- TASK OBJECTIVE: Copy these lines exactly and nothing else: from the line holding "make_cable_gland()" to the line holding "imported = [obj", both lines included.

- COLLECTED MATERIAL:
════════════════

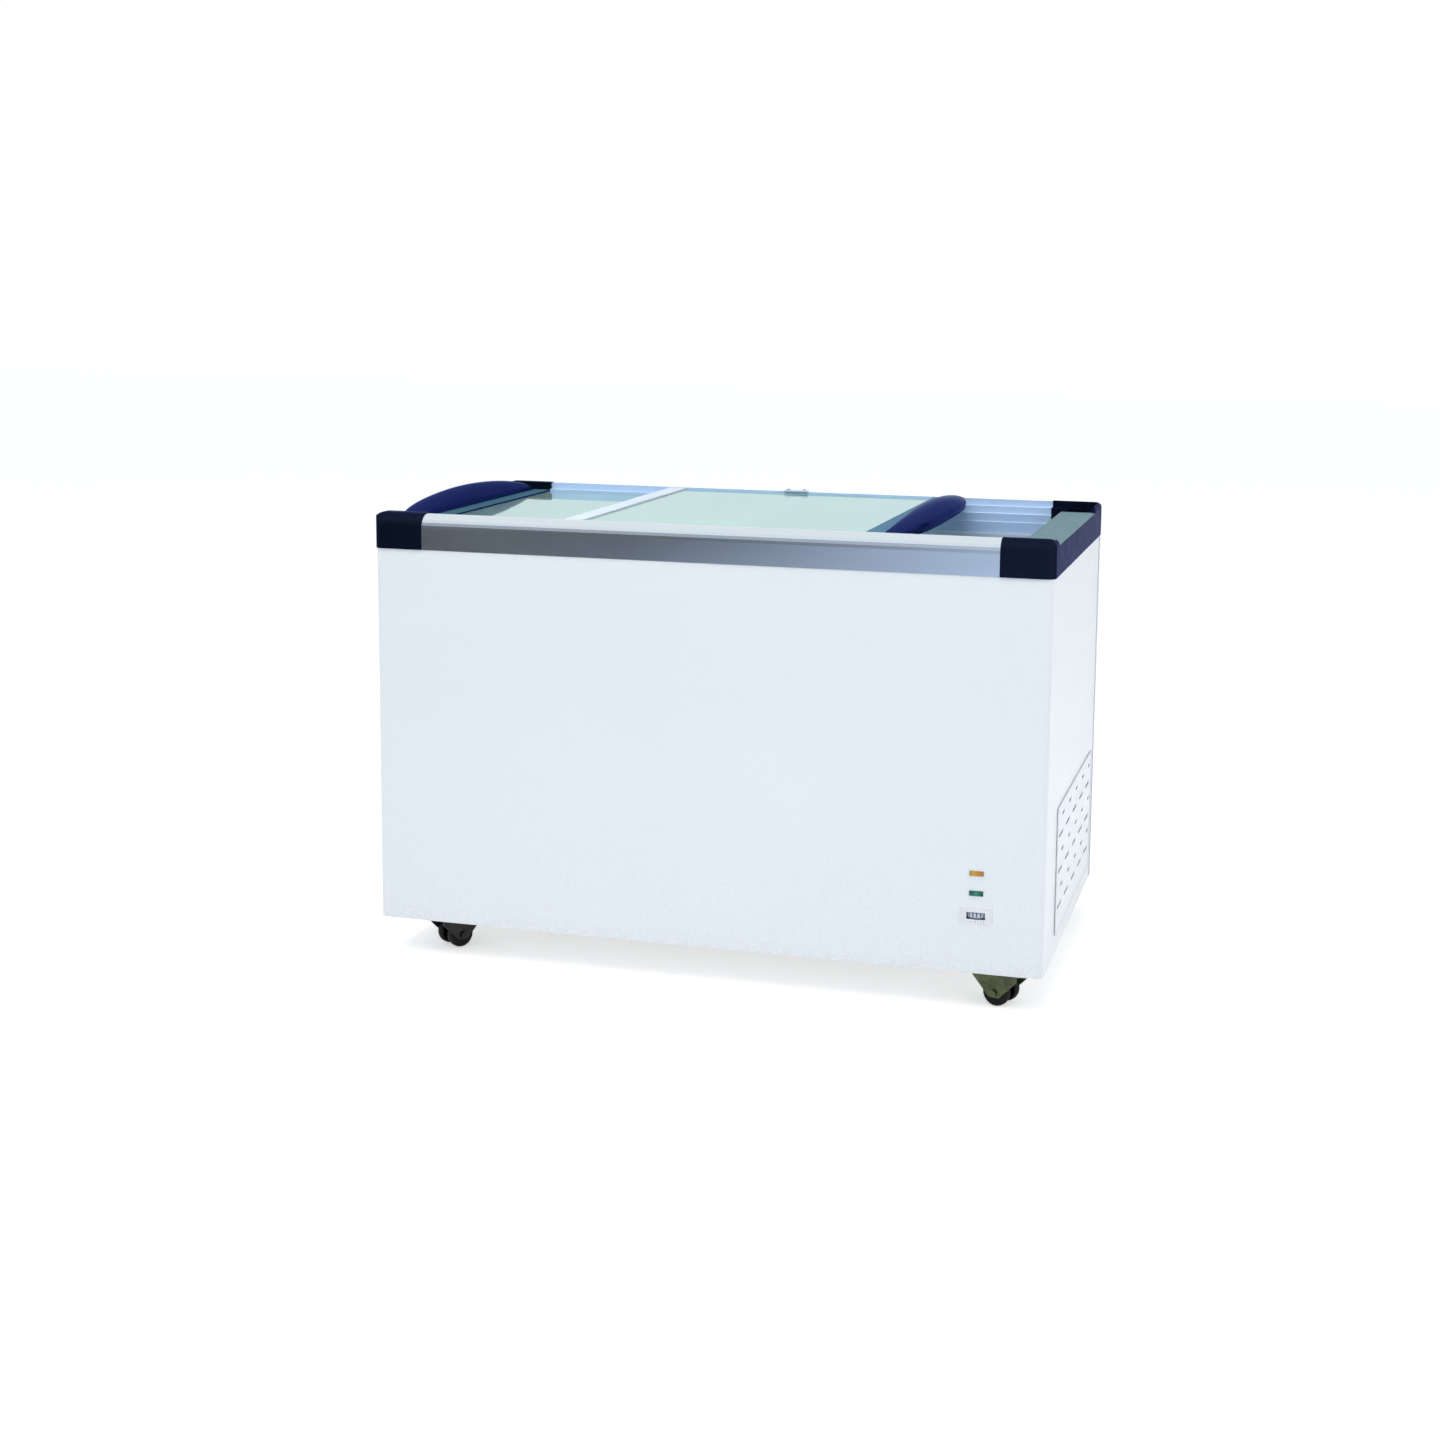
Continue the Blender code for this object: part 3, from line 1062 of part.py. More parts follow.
# ---------------------------------------------------------------- casters
def make_caster(corner, heading):
    """Swivel caster: a plate with its race, a trailing fork with its axle, and twin wheels."""
    sx = -1 if corner.endswith("left") else 1
    sy = -1 if corner.startswith("front") else 1
    place = Matrix.Translation((sx * (HALF_LENGTH - PIVOT_INSET[0]),
                                sy * (HALF_DEPTH - PIVOT_INSET[1]), 0))
    turn = place @ Matrix.Rotation(math.radians(heading), 4, "Z")
    plate_top = BASE - GAP
    plate_low = plate_top - CASTER_PLATE[2]
    half_x, half_y = CASTER_PLATE[0] / 2, CASTER_PLATE[1] / 2
    plate = box("caster_plate_" + corner, (-half_x, -half_y, plate_low),
                (half_x, half_y, plate_top), "zinc", 0.0008)
    race = turned("caster_race_" + corner,
                  [(0, plate_low + CASTER_PLATE[2] / 3), (RACE_RADIUS, plate_low + CASTER_PLATE[2] / 3),
                   (RACE_RADIUS, FORK_TOP + GAP + RACE_CHAMFER),
                   (RACE_RADIUS - RACE_CHAMFER, FORK_TOP + GAP), (0, FORK_TOP + GAP)], steps=28)
    join(plate, race)
    cut(plate, rod("kingpin_bore_" + corner, KINGPIN_RADIUS + GAP, (0, 0, FORK_TOP - PAST),
                   (0, 0, plate_low), sides=16))
    plate.matrix_world = place
    for tool in (race, bpy.data.objects["kingpin_bore_" + corner]):
        tool.matrix_world = place

    low, high = TRAIL - FORK_LENGTH / 2, TRAIL + FORK_LENGTH / 2
    foot = FORK_FOOT / 2
    leg_low, shoulder = WHEEL_RADIUS - FORK_DROP, FORK_TOP - FORK_EDGE
    outline = rounded([(TRAIL - foot, leg_low), (TRAIL + foot, leg_low), (high, shoulder),
                       (high, FORK_TOP), (low, FORK_TOP), (low, shoulder)],
                      [0.006, 0.006, 0.002, 0.002, 0.002, 0.002], 3)
    leg_in = (WHEEL_SPACING + WHEEL_WIDTH) / 2 + WHEEL_SIDE_CLEARANCE
    leg_out = leg_in + FORK_SHEET
    fork = prism("caster_fork_" + corner, [outline], "XZ", -leg_out, leg_out, "zinc")
    channel = box("fork_channel_" + corner, (low - PAST, -leg_in, -PAST),
                  (high + PAST, leg_in, FORK_TOP - FORK_SHEET))
    cut(fork, channel)
    axle = rod("axle_" + corner, AXLE_RADIUS, (TRAIL, -leg_out - FORK_SHEET, WHEEL_RADIUS),
               (TRAIL, leg_out + FORK_SHEET, WHEEL_RADIUS), sides=16)
    nuts = [rod("nut_%s_%d" % (corner, s), NUT_RADIUS,
                (TRAIL, s * (leg_out - FORK_SHEET / 2), WHEEL_RADIUS),
                (TRAIL, s * (leg_out + NUT_PROUD), WHEEL_RADIUS), sides=6) for s in (-1, 1)]
    kingpin = rod("kingpin_" + corner, KINGPIN_RADIUS, (0, 0, FORK_TOP - FORK_SHEET / 2),
                  (0, 0, plate_low - GAP), sides=16)
    join(fork, axle, *nuts, kingpin)
    for piece in [fork, channel, axle, kingpin] + nuts:
        piece.matrix_world = turn @ piece.matrix_world

    wheels = turned("caster_wheels_" + corner, wheel_profile(), "black_rubber", steps=28,
                    ring=True)
    wheels.matrix_world = (turn @ Matrix.Translation((TRAIL, 0, WHEEL_RADIUS))
                           @ Matrix.Rotation(math.radians(90), 4, "X"))


def wheel_profile():
    """Twin treads on one sleeve, turned about the axle."""
    bore = AXLE_RADIUS + GAP
    half = WHEEL_WIDTH / 2
    depth, width = TREAD_ROUND
    edge = [(WHEEL_RADIUS - depth, half), (WHEEL_RADIUS - depth / 3, half - width * 0.3),
            (WHEEL_RADIUS, half - width)]
    tread = edge + [(r, -h) for r, h in reversed(edge)]
    upper = [(r, h + WHEEL_SPACING / 2) for r, h in tread]
    lower = [(r, h - WHEEL_SPACING / 2) for r, h in tread]
    top = WHEEL_SPACING / 2 + half
    inner = WHEEL_SPACING / 2 - half
    return ([(bore, top)] + upper + [(HUB_SLEEVE, inner), (HUB_SLEEVE, -inner)] + lower
            + [(bore, -top)])


# ---------------------------------------------------------------- build
def build():
    make_outer_shell()
    make_rear_panel()
    make_base_pan()
    make_machine_bulkhead()
    make_inner_liner()
    make_insulation_foam()
    make_breaker_collar()
    make_drain()
    make_rails()
    make_rear_rail_stop()
    make_end_cap("left_end_cap", -1, LOWER_TRACK, TRACK_INSET + TRACK_LEDGE)
    make_end_cap("right_end_cap", 1, UPPER_TRACK, TRACK_INSET)
    make_lids()
    make_bezel("switch_bezel", SWITCH_Z)
    make_bezel("lamp_bezel", LAMP_Z)
    make_rocker()
    make_lamp_lens()
    make_thermostat()
    make_side_grille()
    pot_low, pot_top = make_compressor()
    make_condenser()
    make_fan()
    make_pipes(pot_low, pot_top)
    make_cable_gland()
    for corner, heading in CASTER_HEADINGS.items():
        make_caster(corner, heading)


build()
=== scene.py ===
import json
import math

import bmesh
import bpy
from mathutils import Matrix, Vector
from mathutils.bvhtree import BVHTree


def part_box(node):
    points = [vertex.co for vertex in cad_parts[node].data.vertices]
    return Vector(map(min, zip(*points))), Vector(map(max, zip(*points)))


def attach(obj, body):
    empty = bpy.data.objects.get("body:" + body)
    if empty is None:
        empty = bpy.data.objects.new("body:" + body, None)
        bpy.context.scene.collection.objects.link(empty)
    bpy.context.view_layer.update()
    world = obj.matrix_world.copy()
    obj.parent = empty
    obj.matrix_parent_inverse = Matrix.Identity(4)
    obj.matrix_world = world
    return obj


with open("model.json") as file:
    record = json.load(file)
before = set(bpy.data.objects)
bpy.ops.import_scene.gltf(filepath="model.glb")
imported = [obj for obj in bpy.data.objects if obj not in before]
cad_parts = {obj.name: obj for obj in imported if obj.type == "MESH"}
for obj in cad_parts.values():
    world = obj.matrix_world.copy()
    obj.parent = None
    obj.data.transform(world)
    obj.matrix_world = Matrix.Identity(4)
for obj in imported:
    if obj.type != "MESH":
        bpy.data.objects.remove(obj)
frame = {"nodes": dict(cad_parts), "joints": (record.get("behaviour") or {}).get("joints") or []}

NODES = frame["nodes"]
JOINTS = {joint["name"]: joint for joint in frame["joints"]}
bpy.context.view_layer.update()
CAP_WIDE = 0.068                # width of each end cap beside the mouth
CORNERS = ("front_left", "front_right", "rear_left", "rear_right")
SIDES = (("left", -1), ("right", 1))        # each end of the cabinet and the way that it faces
WELD = 0.00001                  # corners of a CAD node that are this near are one corner
SMOOTH_ANGLE = 35               # degrees; a sharper edge between two faces stays sharp

# radius and height of each kind of screw head
STOP_SCREW = (0.0038, 0.0016)
CAP_SCREW = (0.0050, 0.0022)
REAR_SCREW = (0.0045, 0.0016)
GRILLE_SCREW = (0.0036, 0.0010)
PLATE_BOLT = (0.0042, 0.0030)

# radii of the round beads
HANDLE_BEAD = 0.0011
GRILLE_BEAD = 0.0012
SLOT_LIP = 0.0007
WELD_SEAM = 0.0019

# ---------------------------------------------------------------- camera and light
CAMERA_AT = (1.0869, -3.8749, 1.2724)
CAMERA_TURN = 15.217            # degrees to the left of +Y
CAMERA_TILT = 7.702             # degrees under the horizon
CAMERA_ROLL = 0.602
LENS = 52.79
SHIFT = (-0.0339, -0.1087)

SKY = (0.93, 0.96, 1.0)
SKY_STRENGTH = 0.56
FLOOR_COLOUR = (0.92, 0.93, 0.94)
FLOOR_GLOW = 0.50               # what the camera sees on top of the lit floor
LAMPS = {                       # place, size, watts
    "top_lamp": ((-0.4, -1.3, 3.4), 3.2, 66),
    "front_lamp": ((-2.2, -5.2, 2.6), 2.6, 26),
    "side_lamp": ((4.6, -1.0, 2.2), 2.4, 42),
}
LAMP_AIM = (0, 0, 0.5)
CARD_MIDDLE = -3.5              # X of the middle of the two front cards
CARD_WIDTH = 14.0
DIM_LEFT = ((0.0, (0.022, 0.020, 0.014)), (0.50, (0.032, 0.029, 0.021)),
            (0.60, (0.06, 0.06, 0.06)), (0.66, (0.20, 0.23, 0.31)), (0.73, (0.66, 0.78, 1.0)))
PALE_WALL = (0.85, 0.90, 1.0)   # what the upright card fades to upwards
COLD_REAR = ((0.0, (0.78, 0.93, 0.93)), (1.0, (0.80, 0.92, 0.95)))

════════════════

- TASK SOLUTION:
    make_cable_gland()
    for corner, heading in CASTER_HEADINGS.items():
        make_caster(corner, heading)


build()
=== scene.py ===
import json
import math

import bmesh
import bpy
from mathutils import Matrix, Vector
from mathutils.bvhtree import BVHTree


def part_box(node):
    points = [vertex.co for vertex in cad_parts[node].data.vertices]
    return Vector(map(min, zip(*points))), Vector(map(max, zip(*points)))


def attach(obj, body):
    empty = bpy.data.objects.get("body:" + body)
    if empty is None:
        empty = bpy.data.objects.new("body:" + body, None)
        bpy.context.scene.collection.objects.link(empty)
    bpy.context.view_layer.update()
    world = obj.matrix_world.copy()
    obj.parent = empty
    obj.matrix_parent_inverse = Matrix.Identity(4)
    obj.matrix_world = world
    return obj


with open("model.json") as file:
    record = json.load(file)
before = set(bpy.data.objects)
bpy.ops.import_scene.gltf(filepath="model.glb")
imported = [obj for obj in bpy.data.objects if obj not in before]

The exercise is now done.